Disclaimer: This article is for informational purposes only and does not constitute investment advice.
FAQ
Q: How quickly would a renewed closure of Hormuz show up in global oil prices? A: A full closure of the strait would manifest within days in prompt physical markets as Asian and European refiners reroute or seek replacement barrels; futures markets would likely reflect the shock within hours through a jump in prompt spreads and front-month contracts. Historical precedents (e.g., 2019 episodes) show price spikes on the order of several percentage points within trading sessions when credible disruption news arrived.
Q: Could pipeline bypasses fully substitute Hormuz flows? A: No; current bypass infrastructure—such as Saudi Arabia's East–West pipeline (∼5 mb/d capacity)—provides meaningful but partial substitution. The pipeline network lacks the aggregate capacity and logistical flexibility to replace the roughly 21 mb/d of seaborne flows that transit Hormuz (IEA, 2024). Full substitution would require coordinated regional production and shipping adjustments that take weeks to months and impose significant incremental costs.

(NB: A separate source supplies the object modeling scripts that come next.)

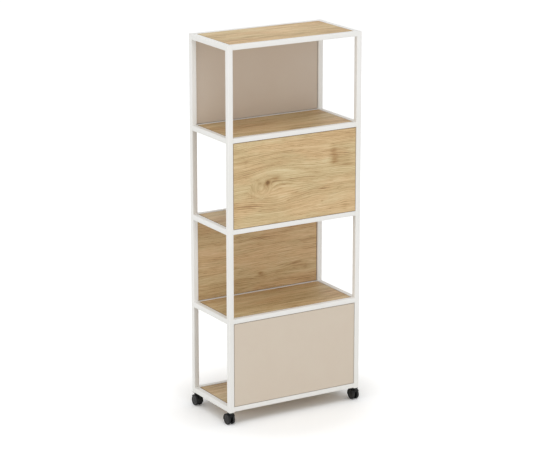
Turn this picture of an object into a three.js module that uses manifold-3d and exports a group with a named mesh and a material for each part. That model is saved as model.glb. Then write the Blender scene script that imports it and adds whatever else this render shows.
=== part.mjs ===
// A mobile double-sided bookcase, open at both ends.
// Two ladder frames of square steel tube are joined by front and back cross rails at five levels.
// Oak-faced shelves lie flush inside the rails, and an upright panel closes one face of each bay.
// Each post stands on a swivel caster with two wheels.
// Units are millimetres. +Z is up, -Y is the front, and the origin is on the floor under the middle.

import * as THREE from "three";
import { mergeVertices } from "three/addons/utils/BufferGeometryUtils.js";
import Module from "manifold-3d";

// Case
const CASE_WIDTH = 700;
const CASE_DEPTH = 355;
const LEVEL_PITCH = 420;
const LEVEL_COUNT = 5;

// Steel tube
const TUBE_SIZE = 25; // posts and side rails are square
const TUBE_WALL = 1.5;
const TUBE_CORNER = 2.5; // outside corner radius
const CROSS_RAIL_HEIGHT = 22;

// Shelf tabs, welded inside the side rails
const TAB_REACH = 22;
const TAB_WIDTH = 32;
const TAB_THICKNESS = 3;
const TAB_CORNER = 5;
const TAB_HOLE_RADIUS = 2.5;
const TAB_INSET = 40; // tab centre from the post
const TAB_BITE = 0.5; // how far a tab runs into the tube's wall

// Boards
const BOARD_THICKNESS = 16;
const BOARD_EASE = 0.8; // eased edges
const SHELF_GAP = 3; // between a shelf's edges and the tubes round it
const SHELF_DROP = 1; // shelf face below the rails' top
const SHELF_SEAT_GAP = 0.1; // paint between a shelf and its tabs
const PANEL_GAP = 1.5; // between a panel's edges and the tubes round it
const PANEL_INSET = 2; // panel face behind the frame's face
const DOWEL_RADIUS = 4;
const DOWEL_CLEARANCE = 0.3;
const DOWEL_TIP = 3; // dowel past the inside of the tube's wall
const DOWEL_EDGE = 60; // dowel centre from the panel's top and bottom edges

// Caster plug
const PLUG_FLANGE = 2;
const PLUG_LENGTH = 34;
const PLUG_CLEARANCE = 0.3;
const PLUG_RIB_DEPTH = 1.4;
const PLUG_RIB_HEIGHT = 3;
const PLUG_RIB_COUNT = 3;

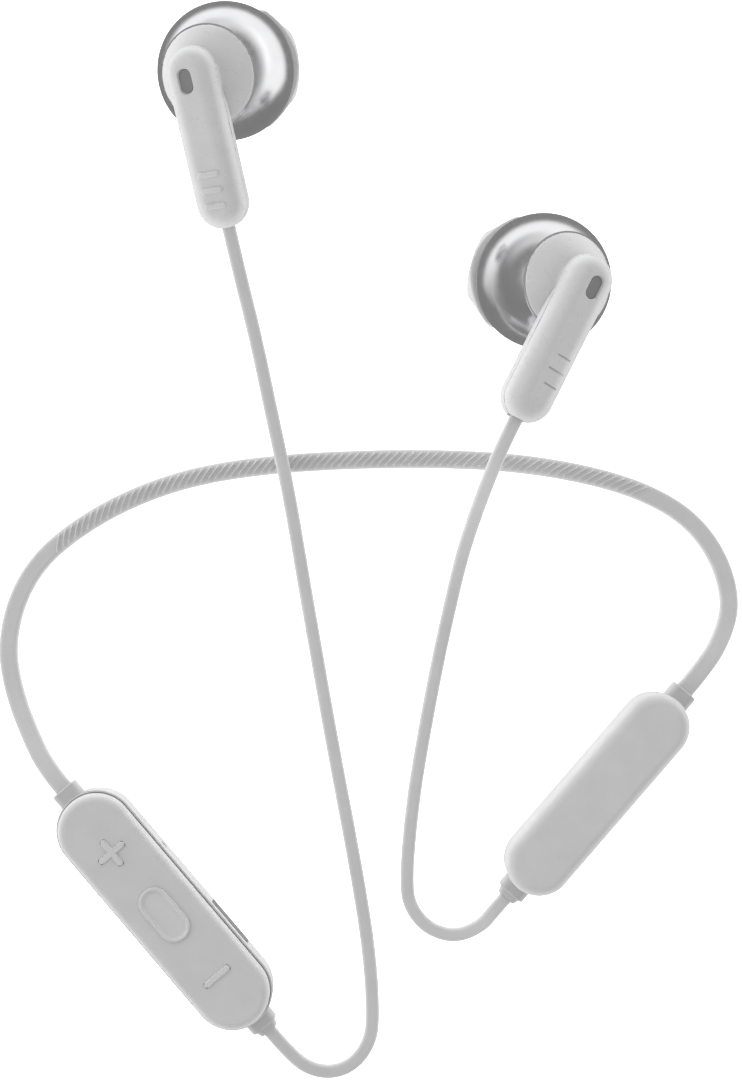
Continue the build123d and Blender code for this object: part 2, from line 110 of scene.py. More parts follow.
# ---------------------------------------------------------------- cable routes, in metres
neck_route = [
    (-0.04220, -0.03410, 0.0033), (-0.04466, -0.03121, 0.0032), (-0.0470, -0.0269, 0.0020),
    (-0.0493, -0.0214, 0.00095), (-0.0505, -0.0150, 0.00078), (-0.0491, -0.0082, 0.00078),
    (-0.0459, -0.0028, 0.00078), (-0.0410, 0.0014, 0.00078), (-0.0340, 0.0055, 0.00078),
    (-0.0255, 0.0086, 0.00078), (-0.0155, 0.0103, 0.00078), (-0.0040, 0.0111, 0.00078),
    (0.0085, 0.0113, 0.00078), (0.0200, 0.01075, 0.00078), (0.0305, 0.0090, 0.00078),
    (0.0386, 0.0064, 0.00078), (0.0445, 0.0027, 0.00078), (0.0483, -0.0026, 0.00078),
    (0.0499, -0.0088, 0.00085), (0.0483, -0.0138, 0.0019), (0.04560, -0.01767, 0.0032),
    (0.04305, -0.02062, 0.0033),
]
left_route = [
    (-0.01909, 0.04191, 0.00953), (-0.01786, 0.03634, 0.00802), (-0.0158, 0.0278, 0.0045),
    (-0.0133, 0.0156, 0.0027), (-0.0113, 0.0064, 0.0024), (-0.0091, -0.0070, 0.0008),
    (-0.0055, -0.0275, 0.0007), (-0.0023, -0.0442, 0.0007), (-0.0002, -0.0570, 0.0007),
    (0.00035, -0.0666, 0.0007), (-0.00035, -0.0699, 0.0007), (-0.0024, -0.0726, 0.0007),
    (-0.0054, -0.07375, 0.0009), (-0.0087, -0.0729, 0.0019), (-0.01145, -0.07030, 0.0031),
    (-0.01394, -0.06730, 0.0033),
]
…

Q: What non-price indicators should institutional investors monitor? A: Track insurer underwriting language and renewal cycles, time‑charter and spot freight-rate movements, third-party naval deployments and rules-of-engagement briefings, and bilateral diplomatic statements tied to verification mechanisms. These operational signals typically precede or confirm durable shifts in market pricing and counterparty risk profiles.